Applications of String Comparison
Following are some of the use cases of string comparison:
- Sorting: When you need to sort a list of strings, string comparison is essential for determining their order. By comparing strings lexicographically, you can arrange them in ascending or descending order.
- Searching and Matching: String comparison allows you to search for specific substrings within a larger string. By comparing the target substring with different parts of the input string, you can identify matching patterns or sequences.
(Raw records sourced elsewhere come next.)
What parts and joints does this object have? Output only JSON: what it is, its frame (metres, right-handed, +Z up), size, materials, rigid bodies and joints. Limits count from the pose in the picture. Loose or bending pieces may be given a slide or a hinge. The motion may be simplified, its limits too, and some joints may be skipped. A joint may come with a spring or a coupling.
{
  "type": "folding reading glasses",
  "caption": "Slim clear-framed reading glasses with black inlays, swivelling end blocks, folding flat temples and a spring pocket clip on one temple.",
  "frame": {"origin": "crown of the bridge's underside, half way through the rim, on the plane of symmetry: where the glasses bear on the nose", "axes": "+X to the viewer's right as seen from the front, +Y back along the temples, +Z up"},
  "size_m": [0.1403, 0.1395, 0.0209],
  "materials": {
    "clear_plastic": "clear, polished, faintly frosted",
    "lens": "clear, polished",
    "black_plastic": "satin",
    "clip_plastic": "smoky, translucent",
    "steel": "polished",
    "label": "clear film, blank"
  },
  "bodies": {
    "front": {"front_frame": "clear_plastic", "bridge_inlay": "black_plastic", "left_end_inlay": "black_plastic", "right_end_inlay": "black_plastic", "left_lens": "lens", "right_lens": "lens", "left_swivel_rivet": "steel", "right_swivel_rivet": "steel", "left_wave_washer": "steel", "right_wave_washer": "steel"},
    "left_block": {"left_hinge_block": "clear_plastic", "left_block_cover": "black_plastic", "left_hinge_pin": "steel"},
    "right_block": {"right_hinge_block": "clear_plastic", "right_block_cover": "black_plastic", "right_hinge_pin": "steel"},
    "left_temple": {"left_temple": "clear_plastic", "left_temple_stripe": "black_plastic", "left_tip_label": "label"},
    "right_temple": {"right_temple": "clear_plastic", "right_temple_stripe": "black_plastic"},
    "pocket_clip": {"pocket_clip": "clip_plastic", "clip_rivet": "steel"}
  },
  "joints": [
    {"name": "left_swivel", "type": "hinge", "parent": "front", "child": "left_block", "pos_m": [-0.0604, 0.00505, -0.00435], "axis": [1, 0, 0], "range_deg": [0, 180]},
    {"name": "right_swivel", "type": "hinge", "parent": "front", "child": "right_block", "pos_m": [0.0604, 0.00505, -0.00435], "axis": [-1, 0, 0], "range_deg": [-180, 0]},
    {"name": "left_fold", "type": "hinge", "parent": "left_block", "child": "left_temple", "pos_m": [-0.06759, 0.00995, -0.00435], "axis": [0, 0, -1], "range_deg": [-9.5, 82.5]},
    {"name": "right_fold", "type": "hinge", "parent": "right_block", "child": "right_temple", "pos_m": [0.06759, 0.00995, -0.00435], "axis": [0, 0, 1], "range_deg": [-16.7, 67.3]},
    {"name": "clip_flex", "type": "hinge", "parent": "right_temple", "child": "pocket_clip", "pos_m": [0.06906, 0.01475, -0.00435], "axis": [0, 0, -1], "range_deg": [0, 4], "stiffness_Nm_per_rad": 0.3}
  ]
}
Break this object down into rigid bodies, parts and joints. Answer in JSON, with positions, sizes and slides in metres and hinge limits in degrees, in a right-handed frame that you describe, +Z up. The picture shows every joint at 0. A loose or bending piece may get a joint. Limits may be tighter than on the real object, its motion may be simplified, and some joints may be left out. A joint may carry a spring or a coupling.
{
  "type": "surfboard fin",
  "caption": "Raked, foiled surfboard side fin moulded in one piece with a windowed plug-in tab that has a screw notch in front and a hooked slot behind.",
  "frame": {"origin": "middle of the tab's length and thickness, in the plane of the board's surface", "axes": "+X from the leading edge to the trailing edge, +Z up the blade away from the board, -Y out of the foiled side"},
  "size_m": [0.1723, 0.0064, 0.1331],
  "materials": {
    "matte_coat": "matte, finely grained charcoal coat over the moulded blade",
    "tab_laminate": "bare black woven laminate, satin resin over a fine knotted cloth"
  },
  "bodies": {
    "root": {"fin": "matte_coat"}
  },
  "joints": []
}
- Conditional Branching: String comparison is often used in conditional statements, such as if-else and switch statements. By comparing strings, you can control the flow of your program and execute different code blocks based on specific conditions.
- Authentication and Validation: String comparison is frequently used for authentication purposes, such as comparing user input with stored passwords or validating input against predefined patterns or formats.
- Natural Language Processing: String comparison techniques play a crucial role in natural language processing tasks, such as text classification, sentiment analysis, and information retrieval. By comparing strings, you can identify similarities or differences between texts and extract meaningful insights.
- Data Processing and Analysis: String comparison is valuable in data processing and analysis tasks, such as data cleaning, deduplication, and data integration. By comparing strings, you can identify duplicate records or match similar data from different sources.
Conclusion
String comparison is a fundamental operation in Python programming, with applications ranging from sorting and searching to authentication and data processing. In this article, we have explored various methods and operators for comparing strings in Python. We have learned about equality and inequality operators, relational operators, best practises, and use cases for string comparison.